YOUR TASK: Single out the lines of the material that contain "from" and copy them.

— begin DATA EXTRACT —

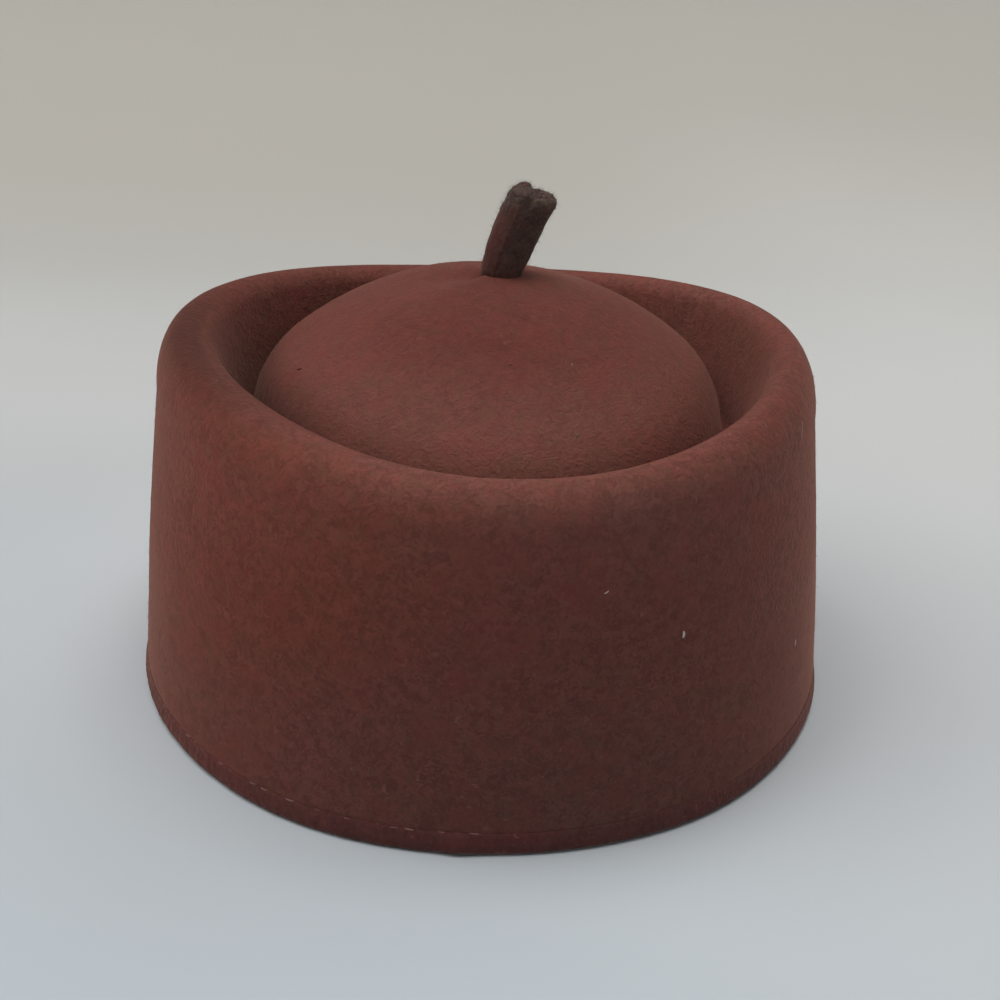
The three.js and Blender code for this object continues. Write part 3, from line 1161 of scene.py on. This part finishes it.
# %% The lint
LINT = [
    {"azimuth": -59, "radius": 89, "height": 51, "length": 1.9, "thick": 0.65, "turn": 8, "tone": 1.0},
    {"azimuth": -72, "radius": 87, "height": 65, "length": 1.3, "thick": 0.35, "turn": 60, "tone": 0.75},
    {"azimuth": -30, "radius": 92, "height": 31.5, "length": 1.8, "thick": 0.35, "turn": 20, "tone": 0.85},
    {"azimuth": -58, "radius": 36, "height": 98, "length": 1.0, "thick": 0.30, "turn": 30, "tone": 0.5},
    {"azimuth": -66, "radius": 51, "height": 87, "length": 1.1, "thick": 0.25, "turn": 50, "tone": 0.45},
    {"azimuth": -45, "radius": 78, "height": 92, "length": 1.2, "thick": 0.30, "turn": 20, "tone": 0.4},
    {"azimuth": -26, "radius": 84, "height": 86, "length": 5.0, "thick": 0.12, "turn": 40, "tone": 0.6},
    {"azimuth": -156, "radius": 53, "height": 91, "length": 1.6, "thick": 0.30, "turn": 50, "tone": 0.0},
    {"azimuth": 70, "radius": 90, "height": 40, "length": 1.8, "thick": 0.40, "turn": 35, "tone": 0.8},
    {"azimuth": 158, "radius": 91, "height": 30, "length": 1.4, "thick": 0.35, "turn": 70, "tone": 0.7},
]
LINT_SIDES = 6
LINT_RINGS = 7
LINT_BEND = 0.15
LINT_STANDS = 0.3


def lint_fibre(azimuth, radius, height, length, thick, turn, tone):
    way = math.radians(azimuth)
    aim = Vector((radius * math.cos(way), radius * math.sin(way), height)) * MM
    _, spot, out, _ = felt_cap.closest_point_on_mesh(aim)
    level = Vector((0, 0, 1)).cross(out).normalized()
    upright = out.cross(level)
    lean = math.radians(turn)
    along = upright * math.cos(lean) + level * math.sin(lean)
    aside = out.cross(along)

    def centre_at(part):
        bend = aside * (LINT_BEND * length * part * part / 2)
        return spot / MM + along * (length * part / 2) + bend

    turns = [math.tau * side / LINT_SIDES for side in range(LINT_SIDES)]
    rings = []
    for part in np.linspace(-1, 1, LINT_RINGS + 2)[1:-1]:
        centre = centre_at(part) + out * (LINT_STANDS * thick)
        wide = thick / 2 * math.sqrt(1 - part * part)
        rings.append([centre + (aside * math.cos(t) + out * math.sin(t)) * wide for t in turns])
    points, faces = closed_shell(rings, centre_at(-1), centre_at(1))
    return points, faces, [tone] * len(points)


points, faces, tones = [], [], []
for bit in LINT:
    own_points, own_faces, own_tones = lint_fibre(**bit)
    faces += [tuple(len(points) + corner for corner in face) for face in own_faces]
    points += own_points
    tones += own_tones
lint_mesh = plain_mesh("lint", points, faces)
lint_mesh.materials.append(loose_lint)
tone = lint_mesh.attributes.new("tone", "FLOAT", "POINT")
tone.data.foreach_set("value", tones)
for face in lint_mesh.polygons:
    face.use_smooth = True
lint = placed("lint", lint_mesh)
report(lint)

# %% [markdown]
# ## Riding on the frame
# Each piece is told which body it moves with, and which construction solid it stands for,
# so that the plain solid is hidden. The slot is the name of the finish in the record.

# %% Rides, replacements and slots
PIECES = [
    (felt_cap, "felt_body", "cap_felt"),
    (turned_hem, "felt_body", "cap_felt"),
    (hem_stitches, None, "cap_felt"),
    (inner_stitches, None, "cap_felt"),
    (cap_nap, None, "cap_felt"),
    (lint, None, "cap_felt"),
    (rolled_stalk, "stalk", "stalk_felt"),
    (stalk_nap, None, "stalk_felt"),
]
for piece, node, finish in PIECES:
    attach(piece, "root")
    if node:
        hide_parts(node)
print(len(PIECES), "pieces ride on the frame")

# %% [markdown]
# ## The floor
# The cap stands on a plain pale floor. Far behind the cap the floor curves up into a low
# wall all the way round, as a studio's cove does, so that every view ends in the same plain
# surface. Its colour is a little cooler in front and warmer at the back, paler at the right,
# just behind the cap and close beside it, and plain grey from far out on.

# %% Floor
FRONT_TONE = (0.655, 0.72, 0.77, 1)
BACK_TONE = (0.575, 0.547, 0.49, 1)
RIGHT_TONE = (0.80, 0.80, 0.78, 1)
BEHIND_TONE = (0.82, 0.80, 0.79, 1)
BESIDE_TONE = (0.85, 0.86, 0.88, 1)
COVE_TONE = (0.60, 0.605, 0.595, 1)
CLOUD_TONE = (0.50, 0.50, 0.50, 1)


def floor_finish():
    material = bpy.data.materials.new("pale_floor")
    material.use_nodes = True
    graph = Graph(material.node_tree)
    shader = graph.nodes["Principled BSDF"]
    place = graph.add("ShaderNodeTexCoord")["Object"]
    x, y, _ = (distance / MM for distance in place.xyz())
    out = (x * x + y * y).math("SQRT")
    beside = out.smooth(95, 190, 1.0, 0.0) * (x / out).math("ABSOLUTE") ** 2
    layers = [
        (y.smooth(-250, 600), BACK_TONE),
        (x.smooth(0, 220, 0.0, 0.5) * y.smooth(250, 900, 1.0, 0.1), RIGHT_TONE),
        (y.band(20, 180, 200, 380) * 0.35, BEHIND_TONE),
        (beside * 0.26, BESIDE_TONE),
        (out.smooth(1400, 2400), COVE_TONE),
        (graph.noise(place, 120 * MM, 2).smooth(0.3, 0.7, 0.0, 0.05), CLOUD_TONE),
    ]
    colour = FRONT_TONE
    for amount, tone in layers:
        colour = blend(graph, amount, colour, tone)
    graph.plug(shader.inputs["Base Color"], colour)
    shader.inputs["Roughness"].default_value = 0.9
    shader.inputs["Specular IOR Level"].default_value = 0.1
    return material


def cove_tree(values):
    graph, inputs = geometry_tree("Round cove", values)
    sheet = spun(graph, inputs["Section"], inputs["Columns"])
    end_tree(graph, sheet, inputs["Material"])
    return graph


FLOOR_RADIUS = 2200
COVE_ROUND = 500
WALL_HEIGHT = 1500
cove_bend = arc((FLOOR_RADIUS, COVE_ROUND), COVE_ROUND, COVE_ROUND, -90, 0, 16)
cove_section = np.vstack(([(0, 0)], cove_bend, [(FLOOR_RADIUS + COVE_ROUND, WALL_HEIGHT)]))
cove_line = section_object("cove_section", cove_section)
cove_values = {"Section": cove_line, "Columns": 96, "Material": floor_finish()}
floor = run_tree(cove_tree(cove_values), "floor", cove_values)
bpy.data.objects.remove(cove_line)
floor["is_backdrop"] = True

# %% [markdown]
# ## Soft light
# Three wide lamps stand far off, so that every shadow is soft: a strong one overhead, one on
# the left that gives the forms their slope from light to dark, and a weaker one behind on the
# right that fills the shade.

# %% Light
LAMP_DISTANCE = 4.0


def soft_lamp(name, azimuth, elevation, size, power):
    """A disk lamp turned to the cap. Azimuth 0 is +X and 90 is +Y."""
    lamp = bpy.data.lights.new(name, "AREA")
    lamp.shape = "DISK"
    lamp.size = size
    lamp.energy = power
    light = placed(name, lamp)
    turn, rise = math.radians(azimuth), math.radians(elevation)
    level = math.cos(rise)
    way = Vector((level * math.cos(turn), level * math.sin(turn), math.sin(rise)))
    light.location = way * LAMP_DISTANCE + Vector((0, 0, APEX / 2 * MM))
    light.rotation_euler = way.to_track_quat("Z", "Y").to_euler()
    light.visible_camera = False


soft_lamp("overhead", 0, 90, 3.0, 66)
soft_lamp("left", 180, 55, 3.0, 51)
soft_lamp("back_right", 45, 55, 3.0, 27)
bpy.context.scene.view_settings.view_transform = "Standard"
print("three soft lamps")

# %% [markdown]
# ## Camera
# The camera stands in front and above, tilted a little, so that the dome shows inside the rim.

# %% Camera
CAMERA_SIDE = -0.35
CAMERA_DISTANCE = 369.41
CAMERA_HEIGHT = 226.31
CAMERA_TILT = 25.99
CAMERA_PAN = -0.59
CAMERA_ROLL = 2.43
SENSOR_WIDTH = 36
FOCAL_LENGTH = 53.43
lens = bpy.data.cameras.new("camera")
lens.sensor_width = SENSOR_WIDTH
lens.lens = FOCAL_LENGTH
camera = placed("camera", lens)
aim = Euler((math.radians(90 - CAMERA_TILT), 0, math.radians(CAMERA_PAN))).to_matrix()
turn = (aim @ Matrix.Rotation(math.radians(CAMERA_ROLL), 3, "Z")).to_4x4()
place = Vector((CAMERA_SIDE, -CAMERA_DISTANCE, CAMERA_HEIGHT)) * MM
camera.matrix_world = Matrix.Translation(place) @ turn
bpy.context.scene.camera = camera
print("camera", round(place.length, 3), "m from the middle of the hem")

# %% [markdown]
# ## Sizes
# The finished pieces should stay close to the construction model's box, so both boxes are
# kept and can be compared. Only the stalk's cut end and its fibres stand a little above it.

# %% Boxes
visual_low, visual_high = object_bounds()
boxes = {
    "cad": [list(frame_low), list(frame_high)],
    "visual": [list(visual_low), list(visual_high)],
}
print("visual box", [round(v / MM, 1) for v in (*visual_low, *visual_high)])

— end DATA EXTRACT —

FINAL RESULT:
The three.js and Blender code for this object continues. Write part 3, from line 1161 of scene.py on. This part finishes it.
# just behind the cap and close beside it, and plain grey from far out on.
# the left that gives the forms their slope from light to dark, and a weaker one behind on the
print("camera", round(place.length, 3), "m from the middle of the hem")